Extract all records. Keep each one exact.

> [SUPPLIED ENTRIES]
^^^^
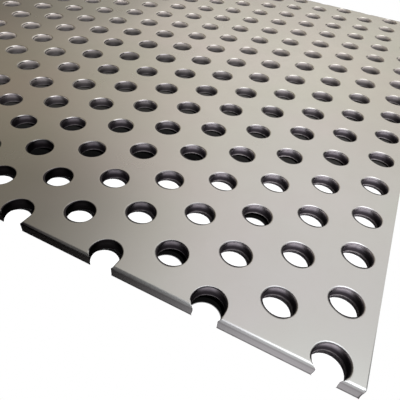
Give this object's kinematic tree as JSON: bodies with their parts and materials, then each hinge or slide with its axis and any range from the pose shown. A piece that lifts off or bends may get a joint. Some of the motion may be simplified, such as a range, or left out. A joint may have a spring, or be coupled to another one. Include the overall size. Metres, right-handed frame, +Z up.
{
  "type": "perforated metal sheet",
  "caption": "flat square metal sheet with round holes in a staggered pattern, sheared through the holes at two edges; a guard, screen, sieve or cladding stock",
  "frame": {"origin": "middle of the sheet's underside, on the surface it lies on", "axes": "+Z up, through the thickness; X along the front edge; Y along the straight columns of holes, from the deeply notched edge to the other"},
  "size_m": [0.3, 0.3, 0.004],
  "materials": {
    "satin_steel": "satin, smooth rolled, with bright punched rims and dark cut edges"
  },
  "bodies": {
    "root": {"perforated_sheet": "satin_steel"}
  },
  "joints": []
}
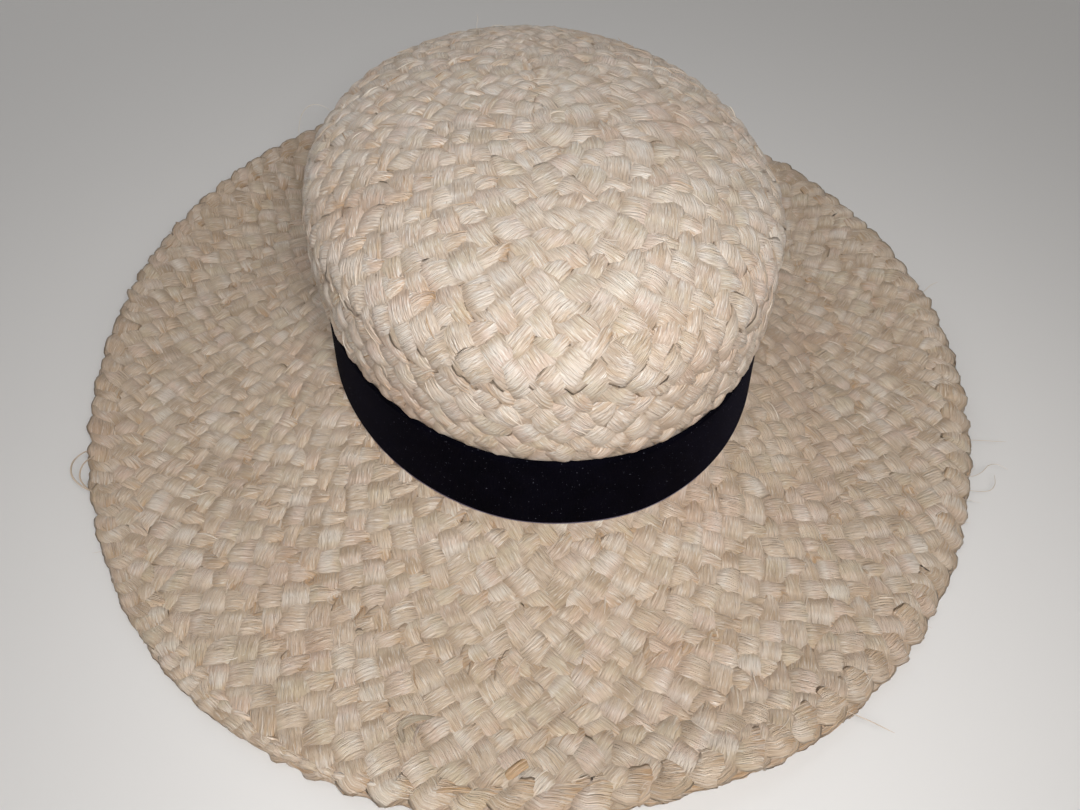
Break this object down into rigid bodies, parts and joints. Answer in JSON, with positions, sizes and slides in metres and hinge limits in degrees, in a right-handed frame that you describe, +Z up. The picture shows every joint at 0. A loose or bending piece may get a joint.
^^^^
> [RESULT]
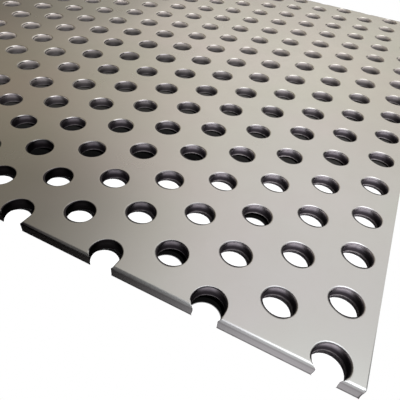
Give this object's kinematic tree as JSON: bodies with their parts and materials, then each hinge or slide with its axis and any range from the pose shown. A piece that lifts off or bends may get a joint. Some of the motion may be simplified, such as a range, or left out. A joint may have a spring, or be coupled to another one. Include the overall size. Metres, right-handed frame, +Z up.
{
  "type": "perforated metal sheet",
  "caption": "flat square metal sheet with round holes in a staggered pattern, sheared through the holes at two edges; a guard, screen, sieve or cladding stock",
  "frame": {"origin": "middle of the sheet's underside, on the surface it lies on", "axes": "+Z up, through the thickness; X along the front edge; Y along the straight columns of holes, from the deeply notched edge to the other"},
  "size_m": [0.3, 0.3, 0.004],
  "materials": {
    "satin_steel": "satin, smooth rolled, with bright punched rims and dark cut edges"
  },
  "bodies": {
    "root": {"perforated_sheet": "satin_steel"}
  },
  "joints": []
}
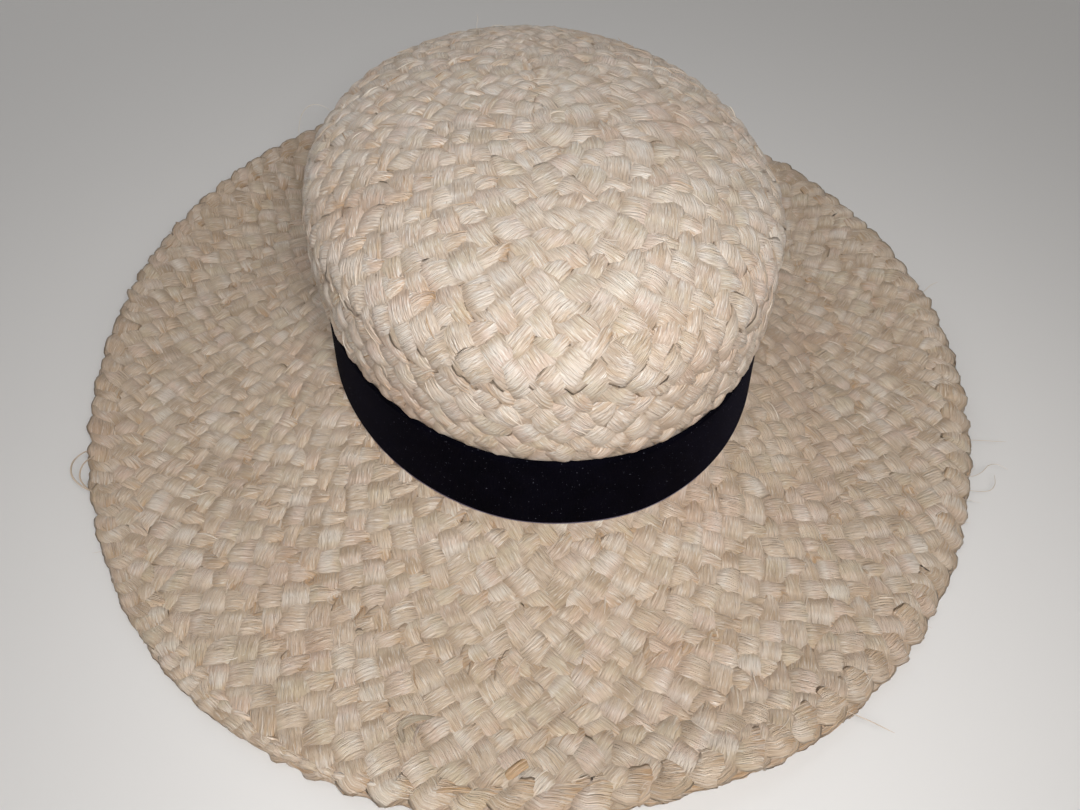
Break this object down into rigid bodies, parts and joints. Answer in JSON, with positions, sizes and slides in metres and hinge limits in degrees, in a right-handed frame that you describe, +Z up. The picture shows every joint at 0. A loose or bending piece may get a joint.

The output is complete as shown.